Thomas Azier
La musique écrite à ce stade de notre réalité post-COVID ne peut pas faire autrement que de porter le poids de ces années de transformation. C’est particulièrement vrai pour la musique pop, du moins pour celle ingénieuse et réfléchie du chanteur-compositeur néerlandais Thomas Azier. Son cinquième album studio, The Inventory of Our Desire, dont la sortie est prévue le 10 février 2023, est une réponse sensible, directe et poignante à la solitude involontaire du début des années 2020. « Me sentir isolé lors de la sortie de mon précédent album Love, Disorderly m’a donné envie d’amis, d’instruments et de collaboration, reconnaît Azier. Je me suis intéressé aux groupes allemands comme Can qui vivaient et enregistraient ensemble. » Ce besoin d’une communauté soudée a donné naissance aux chansons de loin les plus intimes et éclectiques d’Azier. Ecrit pendant le confinement et enregistré lors de sessions en studio non préparées, The Inventory of Our Desire s’enracine en profondeur dans la performance live, l’improvisation et un émerveillement certain pour notre humanité.
Malgré toute la tendresse qui caractérise Inventory, Azier ne perd jamais de vue son amour pour l’expérimentation et la légèreté propres à la musique pop. Le premier single, « Pelechian », confère une dimension ludique à cet album tout en sincérité, et résonne comme une ode aux moments fugaces et en apparence insignifiants de l’existence. Le saxophoniste de jazz Maarten Hogenhuis ponctue ici les rythmes vifs et les accords discrets de mélodies aériennes qui complètent le chant délicat mais dynamique d’Azier.

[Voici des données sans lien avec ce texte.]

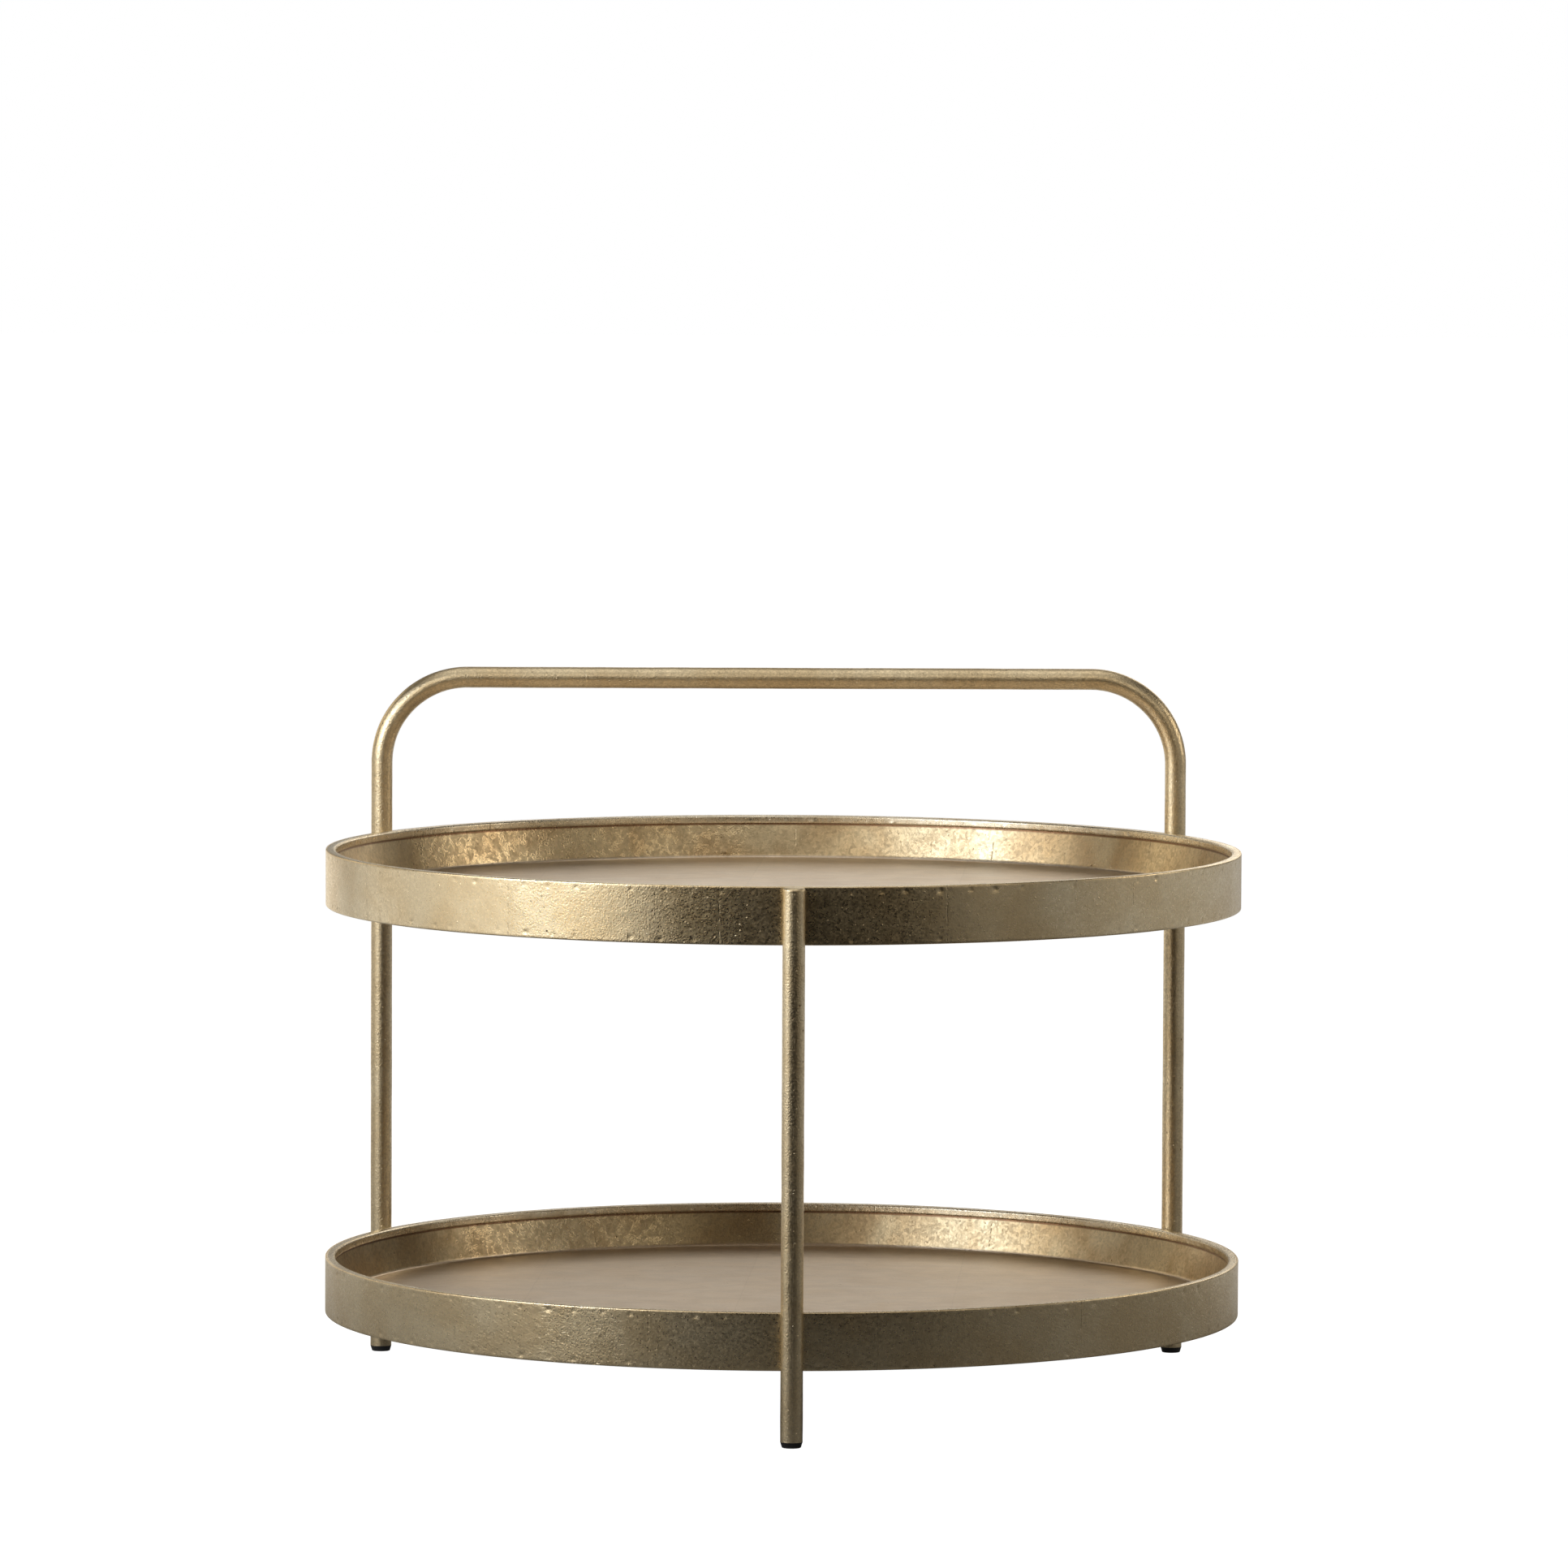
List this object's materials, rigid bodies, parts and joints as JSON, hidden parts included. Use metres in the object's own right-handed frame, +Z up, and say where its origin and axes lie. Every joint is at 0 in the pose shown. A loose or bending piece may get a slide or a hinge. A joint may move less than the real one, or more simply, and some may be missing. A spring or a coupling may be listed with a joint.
{
  "type": "two-tier round tray table",
  "caption": "Low round table: shallow leafed metal trays one above the other, held by slim tube legs, with a tube handle arching over the rear.",
  "frame": {"origin": "on the floor, at the centre of the table's bounding box; the trays' common axis is 8 mm behind it", "axes": "+Z up, +Y from the single front leg towards the handle, +X to the right seen from the front"},
  "size_m": [0.6499, 0.6658, 0.5],
  "materials": {
    "leafed_tube": "gold leaf, burnished, lightly pitted",
    "leafed_band": "gold leaf, satin, crinkled",
    "leafed_rim": "gold leaf, satin",
    "leafed_pan": "gold leaf, matte floor and mottled wall",
    "gilt_underside": "satin gold paint",
    "black_plastic": "moulded matte"
  },
  "bodies": {
    "root": {"handle_frame": "leafed_tube", "front_leg": "leafed_tube", "front_leg_cap": "leafed_tube", "front_foot": "black_plastic", "rear_right_foot": "black_plastic", "rear_left_foot": "black_plastic", "upper_band": "leafed_band", "upper_rim_bar": "leafed_rim", "upper_pan": "leafed_pan", "upper_ledge": "gilt_underside", "upper_brace": "gilt_underside", "upper_weld_beads": "leafed_tube", "lower_band": "leafed_band", "lower_rim_bar": "leafed_rim", "lower_pan": "leafed_pan", "lower_ledge": "gilt_underside", "lower_brace": "gilt_underside", "lower_weld_beads": "leafed_tube"}
  },
  "joints": []
}
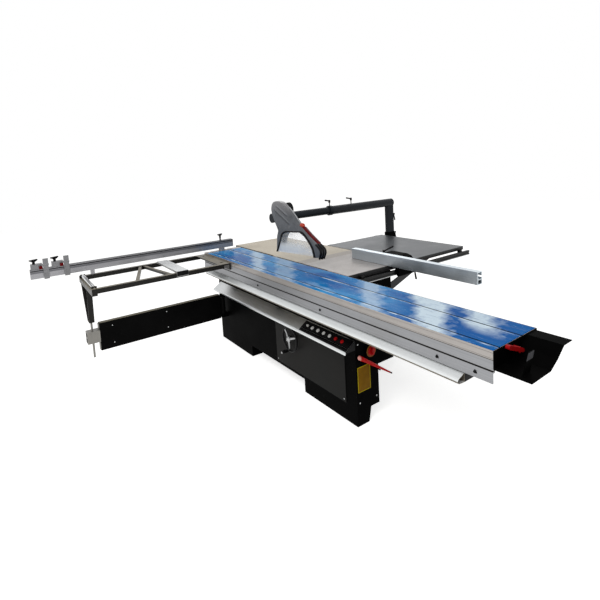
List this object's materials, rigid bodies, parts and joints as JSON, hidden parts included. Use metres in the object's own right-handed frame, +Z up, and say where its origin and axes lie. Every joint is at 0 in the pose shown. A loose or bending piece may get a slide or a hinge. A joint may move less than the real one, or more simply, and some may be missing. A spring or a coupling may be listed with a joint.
{
  "type": "sliding table saw",
  "caption": "Sliding table saw: long crosscut table on a roller trolley, outrigger on a swing arm, tilting saw unit, rip fence and overhead blade guard.",
  "frame": {"origin": "on the floor, at the centre of the four anchor holes in the base's feet", "axes": "+X to the operator's right, from the sliding table to the rip side; +Y along the feed, away from the operator; +Z up"},
  "size_m": [3.5319, 3.47, 1.424],
  "materials": {
    "black_paint": "fine textured powder coat",
    "grey_paint": "satin powder coat",
    "aluminium": "drawn and clear anodised",
    "cast_iron": "ground",
    "dark_cast": "as cast, painted",
    "steel": "brushed",
    "tool_steel": "ground",
    "chrome": "polished",
    "black_plastic": "moulded",
    "white_plastic": "moulded",
    "red_plastic": "moulded",
    "guard_plastic": "moulded",
    "clear_plastic": "clear",
    "rubber": "moulded",
    "motor_paint": "satin"
  },
  "bodies": {
    "base": {"machine_base": "black_paint", "base_feet": "black_paint", "front_panel": "grey_paint", "console_strip": "aluminium", "control_panel": "black_plastic", "base_beam": "aluminium", "main_table": "cast_iron", "rear_table": "steel", "extension_table": "steel", "fence_rail": "tool_steel", "trunnion_arcs": "dark_cast", "arm_support": "black_paint"},
    "trolley": {"roller_trolley": "steel"},
    "table": {"sliding_table": "aluminium", "end_tray": "black_paint", "outrigger_frame": "black_paint"},
    "cross_fence": {"crosscut_fence": "aluminium"},
    "cross_fence_extension": {"fence_extension": "aluminium"},
    "saw_unit": {"saw_cradle": "dark_cast"},
    "arbor_unit": {"arbor_housing": "dark_cast", "saw_motor": "motor_paint", "drive_belt": "rubber"},
    "overhead_post": {"upper_post": "black_paint"},
    "overhead_boom": {"boom_tube": "black_paint"},
    "guard": {"guard_hood": "guard_plastic", "guard_window": "clear_plastic"},
    "white_button_1": {"white_button_1": "white_plastic"},
    "white_button_2": {"white_button_2": "white_plastic"},
    "white_button_3": {"white_button_3": "white_plastic"},
    "white_button_4": {"white_button_4": "white_plastic"},
    "red_button_1": {"red_button_1": "red_plastic"},
    "red_button_2": {"red_button_2": "red_plastic"},
    "selector_switch": {"selector_switch": "white_plastic"},
    "isolator_knob": {"isolator_knob": "red_plastic"},
    "push_stick": {"push_stick": "red_plastic"},
    "handwheel": {"handwheel": "black_paint"},
    "wheel_handle": {"wheel_handle": "black_plastic"},
    "table_lock": {"table_lock": "red_plastic"},
    "outrigger_roller": {"outrigger_roller": "chrome"},
    "cross_profile": {"cross_profile": "aluminium"},
    "swing_arm": {"swing_arm": "black_paint"},
    "arm_extension": {"arm_extension": "aluminium"},
    "stop_carriage_1": {"stop_carriage_1": "aluminium"},
    "stop_carriage_2": {"stop_carriage_2": "aluminium"},
    "stop_flag_1": {"stop_flag_1": "aluminium"},
    "stop_flag_2": {"stop_flag_2": "aluminium"},
    "stop_knob_1": {"stop_knob_1": "black_plastic"},
    "stop_knob_2": {"stop_knob_2": "black_plastic"},
    "fence_knob": {"fence_knob": "black_plastic"},
    "fence_carriage": {"fence_carriage": "black_paint"},
    "rip_fence": {"rip_fence": "aluminium"},
    "fence_clamp_lever": {"fence_clamp_lever": "black_plastic"},
    "rail_lever": {"rail_lever": "black_plastic"},
    "saw_arbor": {"saw_arbor": "tool_steel"},
    "scoring_arbor": {"scoring_arbor": "tool_steel"},
    "motor_pulley": {"motor_pulley": "tool_steel"},
    "boom_lever_1": {"boom_lever_1": "black_plastic"},
    "boom_lever_2": {"boom_lever_2": "black_plastic"},
    "post_lever_1": {"post_lever_1": "black_plastic"},
    "post_lever_2": {"post_lever_2": "black_plastic"}
  },
  "joints": [
    {"name": "white_button_1_press", "type": "slide", "parent": "base", "child": "white_button_1", "axis": [0.5592, 0, -0.829], "range_m": [0, 0.004], "stiffness_N_per_m": 400, "springref_m": -0.001},
    {"name": "white_button_2_press", "type": "slide", "parent": "base", "child": "white_button_2", "axis": [0.5592, 0, -0.829], "range_m": [0, 0.004], "stiffness_N_per_m": 400, "springref_m": -0.001},
    {"name": "white_button_3_press", "type": "slide", "parent": "base", "child": "white_button_3", "axis": [0.5592, 0, -0.829], "range_m": [0, 0.004], "stiffness_N_per_m": 400, "springref_m": -0.001},
    {"name": "white_button_4_press", "type": "slide", "parent": "base", "child": "white_button_4", "axis": [0.5592, 0, -0.829], "range_m": [0, 0.004], "stiffness_N_per_m": 400, "springref_m": -0.001},
    {"name": "red_button_1_press", "type": "slide", "parent": "base", "child": "red_button_1", "axis": [0.5592, 0, -0.829], "range_m": [0, 0.004], "stiffness_N_per_m": 400, "springref_m": -0.001},
    {"name": "red_button_2_press", "type": "slide", "parent": "base", "child": "red_button_2", "axis": [0.5592, 0, -0.829], "range_m": [0, 0.004], "stiffness_N_per_m": 400, "springref_m": -0.001},
    {"name": "selector_turn", "type": "hinge", "parent": "base", "child": "selector_switch", "pos_m": [-0.29882, -0.584, 0.57051], "axis": [-0.5592, 0, 0.829], "range_deg": [-45, 45]},
    {"name": "isolator_turn", "type": "hinge", "parent": "base", "child": "isolator_knob", "pos_m": [-0.14, -1.052, 0.495], "axis": [0, 1, 0], "range_deg": [0, 90]},
    {"name": "push_stick_lift_off", "type": "slide", "parent": "base", "child": "push_stick", "axis": [0, -1, 0], "range_m": [0, 0.04]},
    {"name": "tilt_wheel_turn", "type": "hinge", "parent": "base", "child": "handwheel", "pos_m": [-0.304, -0.328, 0.4], "axis": [1, 0, 0], "range_deg": [0, 3600]},
    {"name": "wheel_handle_turn", "type": "hinge", "parent": "handwheel", "child": "wheel_handle", "pos_m": [-0.35, -0.31133, 0.30546], "axis": [1, 0, 0], "continuous": true},
    {"name": "trolley_roll", "type": "slide", "parent": "base", "child": "trolley", "axis": [0, 1, 0], "range_m": [-0.8, 0.8]},
    {"name": "table_slide", "type": "slide", "parent": "base", "child": "table", "axis": [0, 1, 0], "range_m": [-1.6, 1.6]},
    {"name": "table_lock_turn", "type": "hinge", "parent": "table", "child": "table_lock", "pos_m": [-0.215, -2.115, 0.868], "axis": [0, 1, 0], "range_deg": [-20, 45]},
    {"name": "roller_turn", "type": "hinge", "parent": "table", "child": "outrigger_roller", "pos_m": [-1.476, 0.8, 0.886], "axis": [0, 1, 0], "continuous": true},
    {"name": "cross_profile_slide", "type": "slide", "parent": "table", "child": "cross_profile", "axis": [1, 0, 0], "range_m": [-0.28, 0.25]},
    {"name": "arm_swing", "type": "hinge", "parent": "base", "child": "swing_arm", "pos_m": [-0.305, 0.905, 0.381], "axis": [0, 0, 1], "range_deg": [-53, 53]},
    {"name": "arm_extend", "type": "slide", "parent": "swing_arm", "child": "arm_extension", "axis": [-1, 0, 0], "range_m": [0, 0.8]},
    {"name": "fence_swivel", "type": "hinge", "parent": "table", "child": "cross_fence", "pos_m": [-0.2, 1.073, 0.925], "axis": [0, 0, 1], "range_deg": [0, 45]},
    {"name": "fence_extend", "type": "slide", "parent": "cross_fence", "child": "cross_fence_extension", "axis": [-1, 0, 0], "range_m": [0, 0.5]},
    {"name": "stop_1_slide", "type": "slide", "parent": "cross_fence_extension", "child": "stop_carriage_1", "axis": [1, 0, 0], "range_m": [-0.003, 0.018]},
    {"name": "stop_2_slide", "type": "slide", "parent": "cross_fence_extension", "child": "stop_carriage_2", "axis": [1, 0, 0], "range_m": [-0.018, 1.3]},
    {"name": "flag_1_flip", "type": "hinge", "parent": "stop_carriage_1", "child": "stop_flag_1", "pos_m": [-1.731, 1.055, 1.034], "axis": [-1, 0, 0], "range_deg": [0, 95]},
    {"name": "stop_knob_1_turn", "type": "hinge", "parent": "stop_carriage_1", "child": "stop_knob_1", "pos_m": [-1.81, 1.0925, 1.044], "axis": [0, 0, 1], "continuous": true},
    {"name": "flag_2_flip", "type": "hinge", "parent": "stop_carriage_2", "child": "stop_flag_2", "pos_m": [-1.585, 1.055, 1.034], "axis": [-1, 0, 0], "range_deg": [0, 95]},
    {"name": "stop_knob_2_turn", "type": "hinge", "parent": "stop_carriage_2", "child": "stop_knob_2", "pos_m": [-1.664, 1.0925, 1.044], "axis": [0, 0, 1], "continuous": true},
    {"name": "fence_knob_turn", "type": "hinge", "parent": "cross_fence", "child": "fence_knob", "pos_m": [-0.2, 1.0925, 1.03], "axis": [0, 0, 1], "continuous": true},
    {"name": "fence_carriage_slide", "type": "slide", "parent": "base", "child": "fence_carriage", "axis": [1, 0, 0], "range_m": [-0.35, 0.8]},
    {"name": "rip_fence_slide", "type": "slide", "parent": "fence_carriage", "child": "rip_fence", "axis": [0, 1, 0], "range_m": [-0.2, 0.5]},
    {"name": "fence_clamp_turn", "type": "hinge", "parent": "fence_carriage", "child": "fence_clamp_lever", "pos_m": [0.518, -0.56, 0.97], "axis": [0, 0, 1], "range_deg": [-60, 60]},
    {"name": "rail_lever_turn", "type": "hinge", "parent": "fence_carriage", "child": "rail_lever", "pos_m": [0.67, -0.746, 0.83], "axis": [-1, 0, 0], "range_deg": [0, 75]},
    {"name": "saw_tilt", "type": "hinge", "parent": "base", "child": "saw_unit", "pos_m": [0.01, 0, 0.9], "axis": [0, 1, 0], "range_deg": [0, 45]},
    {"name": "arbor_lift", "type": "slide", "parent": "saw_unit", "child": "arbor_unit", "axis": [0, 0, 1], "range_m": [0, 0.085]},
    {"name": "saw_arbor_spin", "type": "hinge", "parent": "arbor_unit", "child": "saw_arbor", "pos_m": [0.01, 0, 0.742], "axis": [1, 0, 0], "continuous": true},
    {"name": "motor_pulley_spin", "type": "hinge", "parent": "arbor_unit", "child": "motor_pulley", "pos_m": [0.065, 0.132, 0.6], "axis": [1, 0, 0], "continuous": true},
    {"name": "scoring_arbor_spin", "type": "hinge", "parent": "saw_unit", "child": "scoring_arbor", "pos_m": [0.01, -0.216, 0.83], "axis": [1, 0, 0], "continuous": true},
    {"name": "guard_height", "type": "slide", "parent": "base", "child": "overhead_post", "axis": [0, 0, 1], "range_m": [-0.04, 0.1]},
    {"name": "boom_extend", "type": "slide", "parent": "overhead_post", "child": "overhead_boom", "axis": [1, 0, 0], "range_m": [-0.1, 0.25]},
    {"name": "guard_tilt", "type": "hinge", "parent": "overhead_boom", "child": "guard", "pos_m": [0.055, 0.405, 1.252], "axis": [-1, 0, 0], "range_deg": [0, 40]},
    {"name": "boom_lever_1_turn", "type": "hinge", "parent": "overhead_post", "child": "boom_lever_1", "pos_m": [0.72, 0.405, 1.32], "axis": [0, 0, 1], "continuous": true},
    {"name": "boom_lever_2_turn", "type": "hinge", "parent": "overhead_post", "child": "boom_lever_2", "pos_m": [1.013, 0.405, 1.32], "axis": [0, 0, 1], "continuous": true},
    {"name": "post_lever_1_turn", "type": "hinge", "parent": "overhead_post", "child": "post_lever_1", "pos_m": [1.647, 0.405, 1.112], "axis": [1, 0, 0], "continuous": true},
    {"name": "post_lever_2_turn", "type": "hinge", "parent": "base", "child": "post_lever_2", "pos_m": [1.655, 0.405, 0.897], "axis": [1, 0, 0], "continuous": true}
  ],
  "couplings": [
    {"joint": "trolley_roll", "follows": "table_slide", "ratio": 0.5},
    {"joint": "tilt_wheel_turn", "follows": "saw_tilt", "ratio": 80},
    {"joint": "motor_pulley_spin", "follows": "saw_arbor_spin", "ratio": 0.73913}
  ]
}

L’association de ces artistes – accompagnés du guitariste Obi Blanche et du batteur de jazz Simon Segers – constitue le cœur battant d’Inventory. Ensemble, ils soulignent subtilement le piano introspectif de « What Does It Mean », tranchent dans la tension discordante de « Skin & Blister », et flottent comme une fumée colorée sur la dramatique combustion à petit feu de « Slow Revolution ». Si l’écriture inventive d’Azier et sa voix singulière définissent cet album, son identité musicale est celle d’un groupe qui joue et expérimente en temps réel.
« Nous, les humains, nous avons besoin de nous comprendre mutuellement. Nous avons besoin de voir comment les autres vivent, comment ils parlent. Mais nous avons tendance à l’oublier dans la vie de tous les jours », explique Azier. Et ces idées brillent de mille feux dans Inventory. Qu’il s’agisse du doux commentaire sur les privilèges dans « Faces » ou de l’amour profond pour l’intangible beauté de la vie dans « Invisible », chaque chanson invite l’auditeur à ouvrir son cœur et son esprit à une attitude empreinte d’une totale gratitude. Avec une palette musicale qui englobe l’électronique, le jazz, le néoclassique, la ballade à la guitare et même une berceuse pour son fils nouveau-né, Azier a créé, en en favorisant l’expression, un monument en l’honneur de notre besoin habituellement inexprimé d’interactions humaines de toutes natures. Inventory nous rappelle les liens sociaux et affectifs que nous prenons quotidiennement pour acquis, en en révélant la splendeur cachée au sein d’une symphonie mêlant prose, spectacle et musique pop.